Hating proprietary OSes is fun and all, but the Unix world has serious problems and we should be embarrassed about the situation if we're trying to persuade people of the benefits of open source and free software. The problem? Everything in the Unix world is broken.
We don't complain about it much because we're used to it, but it's really a shambles. Daily life on Linux, let alone FreeBSD, is full of basic things like sound and X/Wayland not working. I'm sure we've all experienced this. You do a system upgrade and you can't start your desktop. Or you don't do a system upgrade and you can't start your desktop. Programs you install from the distro repository just segfault on start. Your package manager got confused and can't install anything nor fetch the repository; you have to search Google for the command to fix it. All the docs are 5 years out of date and worse than irrelevant. Installing a Unix OS almost never goes how the guide describes. You'll be on the recommended hardware, following step by step and get an error that isn't mentioned in the troubleshooting section. The Live CD's environment features a README file that refers you to commands that don't exist to get your WiFi working.

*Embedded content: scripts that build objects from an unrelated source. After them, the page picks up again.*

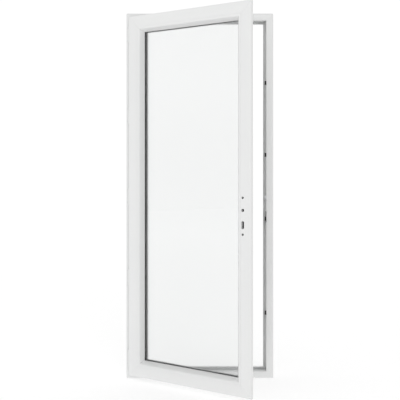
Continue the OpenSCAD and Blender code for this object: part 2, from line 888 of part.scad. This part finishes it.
module rod(z0, z1) {
    side_block(leaf_w / 2, rod_u, rod_u + rod_d, lock_v - rod_w / 2, lock_v + rod_w / 2,
        z0 - margin, z1 - margin);
}
module upper_rod() {
    color(steel) in_leaf()
        rod(latch_z + latch_h / 2 + 3, roller_rest(2) + stem_r + 10);
}
module lower_rod() {
    color(steel) in_leaf()
        rod(roller_rest(0) - stem_r - 10, bolt_z - bolt_h / 2 - 3);
}

module roller(i) {
    lock_side(rod_u, lock_v, roller_rest(i)) rotate([0, 90, 0]) {
        cylinder(r = stem_r, h = rod_u - setback + slide_clear);
        translate([0, 0, rod_u - setback + slide_clear])
            cylinder(r = roller_r, h = roller_out - slide_clear);
    }
}
module upper_rollers() {
    color(steel) in_leaf() {
        roller(1);
        roller(2);
    }
}
module lower_roller() { color(steel) in_leaf() roller(0); }

frame_head();
frame_sill();
frame_hinge_jamb();
frame_lock_jamb();
head_stiffener();
sill_stiffener();
hinge_jamb_stiffener();
lock_jamb_stiffener();
frame_seal();
roller_keep_1();
roller_keep_2();
roller_keep_3();
bolt_keep();
latch_keep();
keep_screws();
frame_hinge_1();
frame_hinge_2();
frame_hinge_3();
frame_hinge_4();
frame_hinge_5();
hinge_pins();
frame_hinge_screws();
leaf_top_rail();
leaf_bottom_rail();
leaf_hinge_stile();
leaf_lock_stile();
top_rail_stiffener();
bottom_rail_stiffener();
hinge_stile_stiffener();
lock_stile_stiffener();
top_bead();
bottom_bead();
hinge_bead();
lock_bead();
front_pane();
back_pane();
spacer_bar();
edge_sealant();
front_gasket();
back_gasket();
setting_blocks();
leaf_seal();
leaf_hinge_1();
leaf_hinge_2();
leaf_hinge_3();
leaf_hinge_4();
leaf_hinge_5();
leaf_hinge_screws();
faceplate();
lock_case();
faceplate_screws();
latch_bolt();
dead_bolt();
follower();
upper_rod();
upper_rollers();
lower_rod();
lower_roller();
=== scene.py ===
"""Looks of the glazed side door: rounded profile edges, screws, finishes, light and camera."""

import json
import math

import bmesh
import bpy
from mathutils import Matrix, Vector


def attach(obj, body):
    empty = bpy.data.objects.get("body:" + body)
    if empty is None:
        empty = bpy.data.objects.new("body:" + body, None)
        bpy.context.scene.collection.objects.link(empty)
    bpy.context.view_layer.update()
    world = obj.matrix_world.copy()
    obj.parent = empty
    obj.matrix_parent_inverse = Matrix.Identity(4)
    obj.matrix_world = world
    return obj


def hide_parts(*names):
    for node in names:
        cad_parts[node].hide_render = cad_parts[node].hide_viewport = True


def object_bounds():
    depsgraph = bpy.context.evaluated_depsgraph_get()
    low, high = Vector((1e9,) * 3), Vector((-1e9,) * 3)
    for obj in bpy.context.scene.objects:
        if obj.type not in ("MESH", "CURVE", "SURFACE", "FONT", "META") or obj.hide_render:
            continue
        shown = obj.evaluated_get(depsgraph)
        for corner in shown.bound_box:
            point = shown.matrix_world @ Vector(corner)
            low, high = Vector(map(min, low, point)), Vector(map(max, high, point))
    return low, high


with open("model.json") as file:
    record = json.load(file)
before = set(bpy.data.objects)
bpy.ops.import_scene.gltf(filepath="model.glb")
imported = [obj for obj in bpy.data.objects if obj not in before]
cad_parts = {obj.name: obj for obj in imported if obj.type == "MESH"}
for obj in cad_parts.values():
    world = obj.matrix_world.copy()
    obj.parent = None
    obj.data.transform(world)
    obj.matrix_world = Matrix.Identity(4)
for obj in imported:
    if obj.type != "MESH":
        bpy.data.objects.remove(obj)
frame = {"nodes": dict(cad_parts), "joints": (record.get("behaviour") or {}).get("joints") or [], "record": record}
cad_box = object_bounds()

MM = 0.001
# Strength of the soft sky at the far left and the far right
SKY_LEFT, SKY_RIGHT = 0.93, 0.60
FLOOR_GREY, FLOOR_GLOW = 0.50, 0.60
# Floor: half its width, front edge, start and radius of the bend, top of the backdrop, in m
FLOOR_HALF, FLOOR_FRONT, BEND_AT, BEND_R, BACKDROP_TOP = 14, -14, 8, 3, 9
CAMERA_AT = (0.001, -3.925, 1.170)
CAMERA_LENS, CAMERA_SHIFT = 63.6, -0.08525
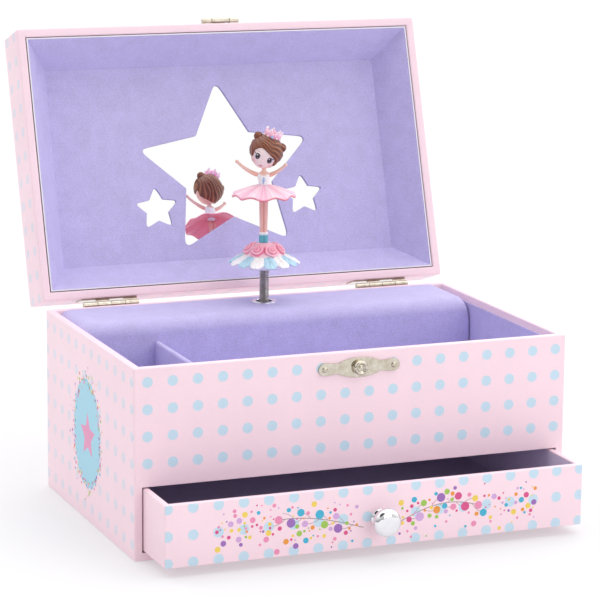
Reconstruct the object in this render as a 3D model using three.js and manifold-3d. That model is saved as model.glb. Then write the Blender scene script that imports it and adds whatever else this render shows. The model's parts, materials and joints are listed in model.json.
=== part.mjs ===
// Musical jewellery box with a drawer, a hinged lid that holds a mirror, and a
// ballerina on a spring, turned by a wind-up movement under a flocked cover.
// Millimetres, +X to the right, +Y to the back, +Z up.
// The origin is the centre of the case's underside.
import * as THREE from "three";
import Module from "manifold-3d";
import { mergeVertices } from "three/addons/utils/BufferGeometryUtils.js";

const wasm = await Module();
wasm.setup();

// ---------------------------------------------------------------- dimensions
const caseWidth = 240;
const caseDepth = 152;
const caseHeight = 99.5;
const wall = 4.2;
const baseThickness = 4.2;
const lining = 1.2;
const liningDrop = 4;

const drawerHeight = 32.5;
const drawerClearance = 0.8;
const drawerFloorGap = 0.8;
const drawerRearGap = 1.8;
const drawerFrontThickness = 4;
const drawerSideThickness = 3.2;
const drawerBottomThickness = 2.5;
const drawerLining = 0.8;
const drawerPull = 32.5;
const knobHeightShare = 0.46;
const shelfThickness = 3;

const lidDepth = 28;
const lidGap = 0.4;
const lidOpenAngle = 107.9;
const lidPanelThickness = 3;
const lidWall = 4.7;
const lidFrameInset = 13.2;
const starPanelThickness = 1.2;
const mirrorThickness = 1.2;
// The stars' places and sizes are shares of the star panel's half height.
const starWaist = 0.508;
const starStretch = 1.04;
const stars = [
  { x: 0.0515, y: 0.103, radius: 0.936, round: 0.114, turn: 91.9 },
  { x: -0.741, y: 0.456, radius: 0.236, round: 0.06, turn: 91.5 },
  { x: 0.8455, y: 0.396, radius: 0.233, round: 0.06, turn: 91 },
];
const starPanelShape = 1.78;
const mirrorMargin = 1;
const mirrorSpare = 1.1;
const seam = 0.3;

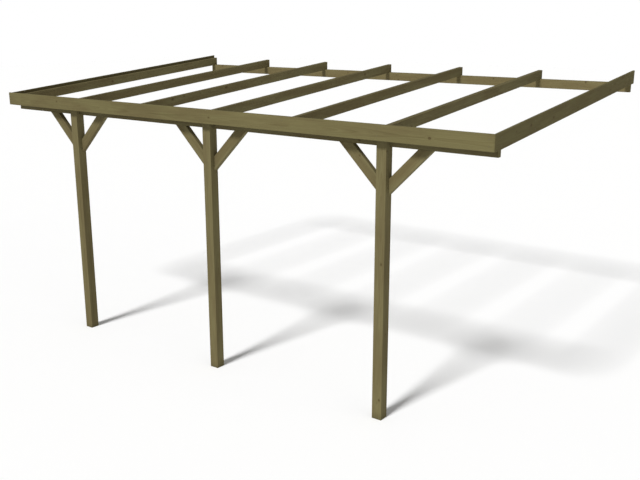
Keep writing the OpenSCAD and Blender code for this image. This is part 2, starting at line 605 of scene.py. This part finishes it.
    def wander_faces(self, q):
        """Planed faces wander a little, inwards only."""
        moved = np.zeros_like(q)
        for axis in (1, 2):
            line = waves(self.rng, 5, 0.9, 0.14)
            other = waves(self.rng, 3, 0.12, 0.04)
            sign = np.sign(q[:, axis])
            outer = np.clip(np.abs(q[:, axis]) / self.half[axis], 0, 1) ** 3
            depth = 0.5 + 0.35 * line(q[:, 0], 2.0 * sign) + 0.15 * other(q[:, 3 - axis])
            moved[:, axis] -= sign * outer * WAVE * np.clip(depth, 0, 1)
        return moved

    def open_crack(self, crack, q, moved):
        """Sinks the check's middle line and draws its two edges together at the ends."""
        axis, other, sign, _, _ = self.side_frame(crack.side)
        half_width = crack.width / 2
        on = np.abs(q[:, axis] - sign * self.half[axis]) < ON_SIDE
        t = (q[:, 0] - crack.start) / (crack.end - crack.start)
        inside = on & (t > 0) & (t < 1)
        arch = np.sin(np.pi * np.clip(t, 0, 1))
        gape = np.clip(1.6 * arch ** 0.7, 0, 1) * (0.75 + 0.25 * crack.path(q[:, 0] * 2.3))
        bent = inside & (np.abs(q[:, other] - crack.across) < ON_LINE)
        moved[bent, axis] -= sign * crack.depth * gape[bent]
        for edge in (-1, 1):
            lip = on & (np.abs(q[:, other] - crack.across - edge * half_width) < ON_LINE)
            wide, shut = lip & inside, lip & ~inside
            moved[wide, other] -= (edge * half_width * (1 - gape) * 0.9)[wide]
            moved[shut, other] -= edge * half_width * 0.9
            bent |= wide
        moved[bent, other] += (0.0035 * crack.path(q[:, 0]) * arch)[bent]

    # -- what the material reads
    def write_grain(self, mesh, places, q):
        """Writes the grain and its knots to the mesh, a value for each face's corner."""
        vert = read(mesh.loops, "vertex_index", 1, np.int32)
        sizes = read(mesh.polygons, "loop_total", 1, np.int32)
        face = np.repeat(np.arange(len(sizes)), sizes)
        centre = self.local(read(mesh.polygons, "center", 3))
        n = (read(mesh.polygons, "normal", 3) @ self.axes.T)[face]
        p, c = q[vert], centre[face]
        wide = np.abs(n[:, 1]) >= np.abs(n[:, 2])
        cut = np.abs(n[:, 0]) > 0.5
        pa, pb = self.pith_at(p[:, 0])
        side = np.where(wide, np.where(n[:, 1] > 0, 0.0, 3.1), np.where(n[:, 2] > 0, 6.2, 9.3))
        da, db = (self.half[i] - np.sign(c[:, i]) * p[:, i] for i in (1, 2))
        near_a = self.half[1] - np.abs(c[:, 1]) < self.half[2] - np.abs(c[:, 2])
        arris = np.where(cut, np.where(near_a, da, db), np.where(wide, db, da))
        end = self.half[0] - np.sign(c[:, 0]) * p[:, 0]
        # painted light: lighter towards the right, as if more light fell there
        tone = self.tone + self.rise * places[vert][:, 0]
        upward = np.where(cut, 0, np.clip(n @ self.axes[:, 2], 0, 1))
        for name, values in (
            ("grain", (p[:, 0] + self.offset, p[:, 1] - pa, p[:, 2] - pb)),
            ("fibre", (p[:, 0] + self.offset, np.where(wide, p[:, 2], p[:, 1]), side + self.offset)),
            ("knot", self.nearest_knots(p, centre, face, wide)),
            ("where", (arris, end, places[vert][:, 2] - GROUND)),
            ("finish", (cut.astype(float), tone, upward)),
        ):
            layer = mesh.attributes.new(name, "FLOAT_VECTOR", "CORNER")
            layer.data.foreach_set("vector", np.stack(values, -1).astype(np.float32).ravel())

    def nearest_knots(self, p, centre, face, wide):
        """Each corner's place in its face's nearest knot: along, across and out from the pith."""
        knot = np.tile(np.array(NO_KNOT), (len(p), 1))
        best = np.full(len(centre), KNOT_REACH)
        which = np.full(len(centre), -1)
        for i, one in enumerate(self.knots):
            r = self.in_knot(one, centre)
            away = np.hypot(r[:, 0], r[:, 1]) / np.maximum(r[:, 2], KNOT_LEAST)
            away[r[:, 2] < 0.08] = 1e3
            closer = away < best
            best[closer] = away[closer]
            which[closer] = i
        chosen = which[face]
        for i, one in enumerate(self.knots):
            rows = chosen == i
            knot[rows] = self.in_knot(one, p[rows])
        knot[(chosen >= 0) & wide, 1] *= -1.0
        return knot.T

    @staticmethod
    def in_knot(knot, x):
        """Places in the timber, in the knot's own terms."""
        cos, sin = math.cos(knot.turn), math.sin(knot.turn)
        a, b = x[:, 1] - knot.pith_a, x[:, 2] - knot.pith_b
        out = a * cos + b * sin
        along = (x[:, 0] - knot.along - knot.tilt * out) / (knot.size * KNOT_OVAL)
        return np.stack([along, (b * cos - a * sin) / knot.size, out / KNOT_REF], -1)


# =================================================================== fixings
HEAD_SIDES = 24
STAR = [0.46 if (i // 2) % 2 else 0.34 for i in range(HEAD_SIDES)]    # the recess, in radii
RECESS = ((0.92, -0.34, 0.0), (1.0, -0.02, 0.0), (1.0, 0.055, 0.05))   # share of the star, height, margin
STAR_MEAN = 0.444
HEAD = ((1.42, 0.075), (2.0, 0.06), (2.22, 0.02), (2.25, -0.35))       # distance in star means, height
SMALL_HEAD, MIDDLE_HEAD, LARGE_HEAD = 0.0040, 0.0045, 0.0050           # radii in metres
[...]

It might be better with one of those basically-open-source-Windows distros like Ubuntu, but outside of that, even "user-friendly" desktop distributions like Devuan have given me several of the above problems in one day of use.
Unix is a beautiful thing. The idea of a community-developed operating system where everyone can really own their computer is beautiful. But it's all broken, and that's not okay. Windows users don't need to understand their operating system to be able to use it more or less without problems. How can we ask them to switch to an operating system where they'll have to deal with this crap that makes even us turn to support forums?